By STEPHEN MAJORS
Associated Press Writer
COLUMBUS, Ohio (AP) -- The state agency that administers programs for poor and low-income families is cutting almost $80 million from its budget, including millions of dollars for a welfare program.
Records obtained by The Associated Press Wednesday show the Ohio Department of Job and Family Services also is cutting back on funding for adoption services, money to detect Medicaid fraud, and funds to administer the state's child support program.
In many cases the money being cut goes to county agencies that manage programs for Ohio citizens. It will be up to the counties to decide how to rework their local budgets to deal with the loss of state dollars, which could lead to cuts in services to Ohioans.
"It does impact the money provided to the counties, and obviously counties will be looking at how they deliver their programs," said state Job and Family Services spokesman Dennis Evans.
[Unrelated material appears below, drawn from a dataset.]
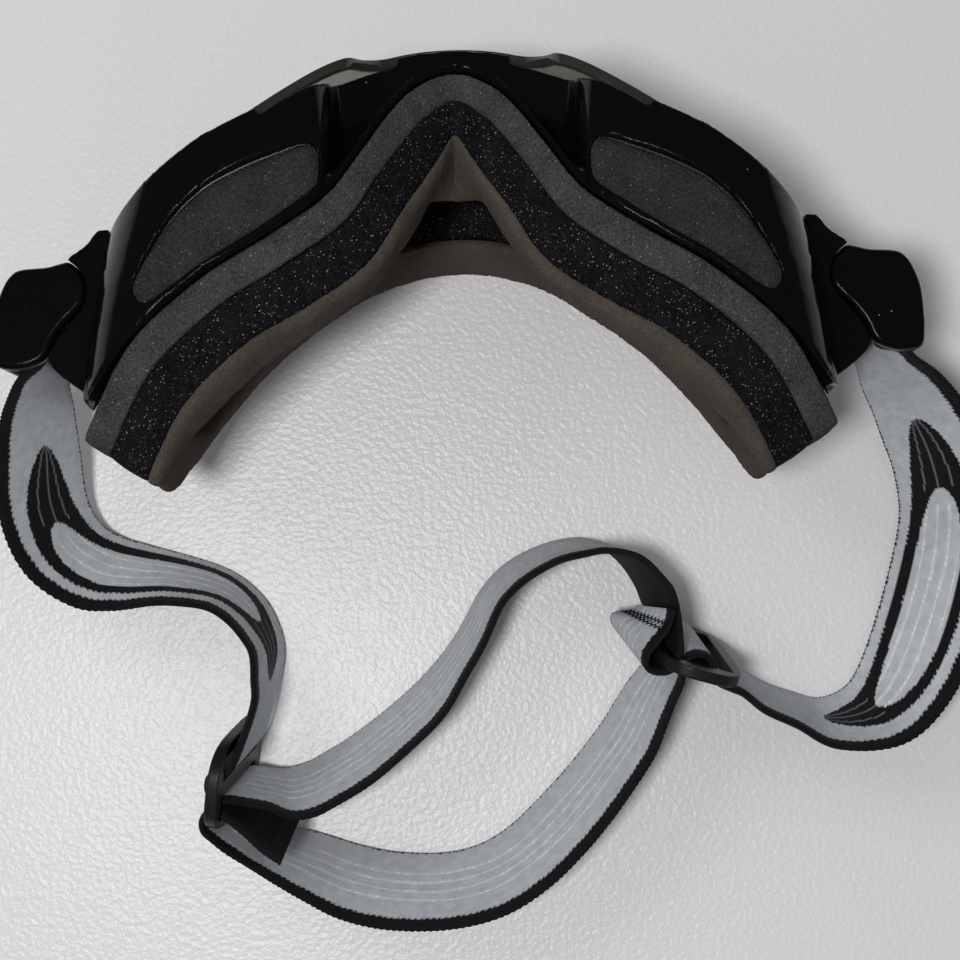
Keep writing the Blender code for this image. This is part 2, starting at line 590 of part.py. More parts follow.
# ---------------------------------------------------------------- outriggers
def build_outrigger(sign, tag, gloss, steel, web):
    """One outrigger with its pin and the strap anchor on its bar."""
    at = (sign * PIVOT[0], PIVOT[1], 0)
    pivot = empty("pivot_" + tag, at)

    plan = OUTRIGGER_PLAN + pivot_arc(KNUCKLE_R, *KNUCKLE_ARC)
    block = add("outrigger_" + tag, prism(on_side(plan, sign), *OUTRIGGER_Z), gloss, at, pivot)
    mouth_x = PIVOT[0] - TONGUE_SLOT_REACH
    slot = [(mouth_x, PIVOT[1] - TONGUE_SLOT_HALF),
            *pivot_arc(TONGUE_R + TONGUE_GAP, *HALF_ROUND),
            (mouth_x, PIVOT[1] + TONGUE_SLOT_HALF)]
    front_cut = prism(on_side(slot, sign), TONGUE_Z[0] - TONGUE_GAP, TONGUE_Z[1] + TONGUE_GAP)
    combine(block, "DIFFERENCE", "cut_front_" + tag, front_cut)
    rear_cut = prism(on_side(REAR_SLOT_PLAN, sign),
                     OUTRIGGER_Z[0] + OUTRIGGER_SHELF, OUTRIGGER_Z[1] - OUTRIGGER_SHELF)
    combine(block, "DIFFERENCE", "cut_rear_" + tag, rear_cut)
    pin_hole = pin_rod(sign, PIN_CUT_Z[0], PIN_Z[1] + PIN_TOP_GAP, PIN_HOLE_R)
    combine(block, "DIFFERENCE", "cut_pinhole_" + tag, pin_hole)
    low, high = (np.array(end) * [sign, 1, 1] for end in (STRAP_BAR_LOW, STRAP_BAR_HIGH))
    combine(block, "UNION", "add_bar_" + tag, rod(low, high, STRAP_BAR_R))

    add("outrigger_pin_" + tag, pin_rod(sign, *PIN_Z, PIN_R), steel, at, pivot)

    loop = sewn_loop((low + high) / 2, high - low, (sign * ANCHOR_SPLAY, -1, 0),
                     inner=ANCHOR_INNER_R, outer=ANCHOR_OUTER_R, height=STRAP_W)
    anchor = add("strap_anchor_" + tag, loop, web, at, pivot)
    combine(anchor, "UNION", "add_tail_" + tag, webbing(ANCHOR_TAILS[tag], thick=SEWN_T))


# ---------------------------------------------------------------- strap and sliders
def build_strap(web):
    slide = empty("strap_slide", STRAP_ORIGIN)
    for run, stations in STRAP_RUNS.items():
        add("strap_" + run, webbing(stations), web, STRAP_ORIGIN, slide)


def slider_axes(tag):
    """Centre of a slider and its unit axes: along the run, across the webbing and outward."""
    centre, across, normal = (np.array(v, float) for v in SLIDERS[tag])
    across = unit(across)
    normal = unit(normal - across * np.dot(normal, across))
    return centre, unit(np.cross(across, normal)), across, normal


def placed(axes, points):
    """Points given along, across and out from a slider, in the layout's coordinates."""
    centre, along, across, normal = axes
    return [centre + along * x + across * y + normal * z for x, y, z in points]


def slab(axes, outline, half):
    """An outline in the slider's plane, extruded by half to either side of it."""
    return tube([placed(axes, [(x, y, z) for x, y in outline]) for z in (-half, half)])


def slider_outline():
    """A rounded plate outline: x along the run, y across the webbing."""
    outline = []
    for i in range(OVAL_POINTS):
        angle = 2 * math.pi * i / OVAL_POINTS
        x, y = math.cos(angle), math.sin(angle)
        outline.append((math.copysign(abs(x) ** OVAL_POWERS[0], x) * SLIDER_L / 2,
                        math.copysign(abs(y) ** OVAL_POWERS[1], y) * SLIDER_W / 2))
    return outline


def strap_fold(axes):
    """The strip of webbing that follows FOLD_PATH through a slider."""
    path = catmull(FOLD_PATH, FOLD_STEPS, closed=False)
    travel = unit(np.gradient(path, axis=0))
    offset = np.column_stack([-travel[:, 1], travel[:, 0]]) * FOLD_T / 2
    half = STRAP_W / 2
    sections = []
    for (x1, z1), (x2, z2) in zip(path + offset, path - offset):
        corners = [(x1, -half, z1), (x1, half, z1), (x2, half, z2), (x2, -half, z2)]
        sections.append(placed(axes, corners))
    return tube(sections)


def build_slider(tag, matte, web):
    """One slider, the webbing folded through it and the sewn end looped round its far bar."""
    axes = slider_axes(tag)
    centre, along, across, _ = axes
    pivot = empty("slide_" + tag, centre)

    plate = add("slider_" + tag, slab(axes, slider_outline(), SLIDER_T / 2), matte, centre, pivot)
    slot_end = SLIDER_L / 2 - END_BAR
    for i, (x0, x1) in enumerate(((MID_BAR_HALF, slot_end), (-slot_end, -MID_BAR_HALF))):
        box = [(x0, -SLOT_HALF_W), (x1, -SLOT_HALF_W), (x1, SLOT_HALF_W), (x0, SLOT_HALF_W)]
        combine(plate, "DIFFERENCE", f"cut_slot_{tag}_{i}", slab(axes, box, SLOT_CUT_HALF))

    add("strap_fold_" + tag, strap_fold(axes), web, centre, pivot)

    bar = centre + along * (SLIDER_L / 2 - END_BAR / 2)
    loop = sewn_loop(bar, across, along, inner=END_INNER_R, outer=END_OUTER_R, height=END_W)
    end = add("strap_end_" + tag, loop, web, centre, pivot)
    tip = bar + along * END_TIP - across * END_W / 2
    flap = webbing(end_flap(tag, tip), width=END_W, thick=SEWN_T)
    combine(end, "UNION", "add_flap_" + tag, flap)


# ---------------------------------------------------------------- build
def build():
    for old in list(bpy.data.objects):
        bpy.data.objects.remove(old, do_unlink=True)

    gloss = material("gloss_black_plastic", colour=(0.008, 0.008, 0.01), roughness=0.12)
    clear = material("clear_lens", colour=(0.86, 0.88, 0.86), roughness=0.03, alpha=0.25)
    grey = material("grey_foam", colour=(0.07, 0.068, 0.065), roughness=0.95)
    black = material("black_foam", colour=(0.012, 0.012, 0.016), roughness=0.95)
    fleece = material("taupe_fleece", colour=(0.13, 0.115, 0.1), roughness=1.0)
    web = material("strap_webbing", colour=(0.36, 0.38, 0.40), roughness=0.85)
    steel = material("pin_steel", colour=(0.55, 0.55, 0.56), roughness=0.3, metallic=1.0)
    matte = material("matte_black_plastic", colour=(0.02, 0.02, 0.022), roughness=0.55)

    build_frame(gloss)
    add("lens", lens_body(), clear)
    build_face_foam(grey, black, fleece)
    build_vent_foam(grey)
    for sign, tag in SIDES:
        build_outrigger(sign, tag, gloss, steel, web)
    build_strap(web)
    for tag in SLIDERS:
        build_slider(tag, matte, web)


build()
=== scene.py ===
"""Motorcycle goggles, lying brow down: shell, lens, cut foam, fleece, woven strap and sliders.

Tables are in layout millimetres: x to the right, y towards the lens, z up from the floor, with
the brow at z = 0, the nose notch on top and the strap spread out behind, at negative y.
DATUM is the layout point at the origin of the frame.
"""

import math
from functools import cached_property

import bmesh
import bpy
import numpy as np
from mathutils import Matrix, Vector


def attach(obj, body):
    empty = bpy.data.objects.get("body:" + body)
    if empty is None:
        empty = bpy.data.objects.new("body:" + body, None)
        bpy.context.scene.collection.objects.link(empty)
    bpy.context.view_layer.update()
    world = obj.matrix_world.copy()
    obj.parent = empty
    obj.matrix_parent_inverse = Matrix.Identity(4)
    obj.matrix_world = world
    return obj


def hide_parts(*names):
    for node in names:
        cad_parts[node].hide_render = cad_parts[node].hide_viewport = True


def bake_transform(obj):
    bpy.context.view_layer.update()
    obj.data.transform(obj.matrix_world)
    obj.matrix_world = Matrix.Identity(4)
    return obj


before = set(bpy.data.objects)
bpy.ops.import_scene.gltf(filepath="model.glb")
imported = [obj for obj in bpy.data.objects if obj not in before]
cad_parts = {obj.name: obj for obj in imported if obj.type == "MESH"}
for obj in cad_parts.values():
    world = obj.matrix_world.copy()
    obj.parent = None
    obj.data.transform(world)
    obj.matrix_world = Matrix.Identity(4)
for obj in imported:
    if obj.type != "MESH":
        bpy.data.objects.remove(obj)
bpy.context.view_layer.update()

DATUM = np.array([0.0, 38.0, 0.0])
MM = 0.001
SIDES = ((1, "right"), (-1, "left"))  # sign of x, name

# ---------------------------------------------------------------- design tables, millimetres
# Half outlines run from the middle of the brow round to the middle of the nose.
RING_STEPS, FOAM_STEPS, FLEECE_STEPS = 7, 10, 14  # curve steps between outline points
WALL, LIP_FRONT, LIP_DEPTH, GROOVE, LENS_T, FIT = 2.5, 1.1, 3.6, 1.2, 2.0, 0.3
FLANGE_T, FLANGE_GAP = 1.3, 0.35
NOSE_LIP, TAB_END, TAB_SLOPE = 11.8, 41.0, 13.0  # x stations of the nose cut, and a slope's length
GREY_T, BLACK_T, FLEECE_T = 7.0, 10.0, 2.5
FOAM_DEPTH = GREY_T + BLACK_T + FLEECE_T
LAYER_GAP = 0.02

# x, y: the lens surface seen from above, right half
LENS_PLAN = [(0, 47.6), (12, 46.1), (24, 41.2), (34, 35.8), (43, 30.3), (53, 24.2), (63, 16.9),
             (72, 8.4), (80, -1.5)]
# x, z: lens end of the shell
FRONT_OUTLINE = [(0, 0), (15, 0), (30, 0), (44, 1.2), (56, 5), (65, 12), (70.5, 23), (72.5, 38),
                 (72.8, 52), (71, 64.5), (63, 73.5), (51, 77), (39, 77.6), (30.5, 76.4),
                 (26.5, 72), (23.5, 64.5), (12, 60.2), (0, 58.8)]
# x, y, z: face end of the shell
REAR_OUTLINE = [(0, 30.5, 0), (16, 28.5, 0), (31, 22.5, 0), (46, 12.5, 1.2), (59, 0.5, 5),
                (69.5, -11.5, 12), (76, -21.5, 23), (78.6, -25, 39), (78.6, -25, 54),
                (76.4, -24.6, 67), (67, -14.5, 75.3), (52.5, -2, 77.3), (38.5, 6.2, 77.3),
                (28.5, 13, 76), (25.5, 16.5, 71.5), (23.5, 20.5, 64.8), (13, 36.2, 61.2),
                (0, 43.6, 60)]
# x, z: edge of the lens
LENS_OUTLINE = [(0, 1.5), (15, 1.5), (30, 1.5), (43.6, 2.7), (55.2, 6.3), (63.8, 12.9),
                (69, 23.6), (71, 38), (71.3, 52), (69.6, 63.8), (62.2, 72.2), (50.8, 75.5),
                (38.8, 76.1), (27.5, 76), (21.5, 73.5), (18.8, 66.5), (15.4, 60.8), (11.6, 58.6),
                (0, 57.3)]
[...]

"These are difficult decisions that need to be made in order to meet current budget conditions."
About $36 million in cuts will come from money that had been set aside for the Medicare Part D prescription drug program but is no longer needed, Evans said.
No senior currently under the program will lose coverage, he said.
The agency made the cuts to comply with Gov. Ted Strickland's request that most state agencies cut 4.75 percent from their budgets.
The state faces a projected budget deficit of $540 million during the final year of the state's two-year, $52 billion budget.
Earlier this year Strickland announced a previous round of cuts that totaled $733 million.
Job and Family Services was able to avoid making cuts that would have an impact on county agency operations during the first round of trimming.
"In our earlier cuts we took the brunt of it internally, so that the counties didn't realize any of those cuts," Evans said.
"This time around, while there weren't any programs that we directly eliminated, we couldn't shield the counties."
Strickland ordered that two of the department's programs be protected from budget cuts -- the $9.3 billion the state sets aside to provide Medicaid to low-income Ohioans until receiving a federal reimbursement, and $25 million for disability assistance.
The department will be cutting $12.7 million -- or about 5 percent -- of the $267.6 million it had been spending in its share of the federal-state Temporary Assistance for Needy Families program.
The program, signed into law by former President Bill Clinton, provides welfare benefits to the poor while pushing them to find employment.
The agency is also cutting $4 million, or 5 percent, of the money it had set aside for adoption services, and 5 percent, and nearly $400,000 out of $8.2 million set aside for the state's child support program.
Excluding Medicaid health benefits and disability assistance, the original budget for the department for the fiscal year that began in July was $1.3 billion.
Two rounds of cuts have knocked off about $131 million, or about 10 percent.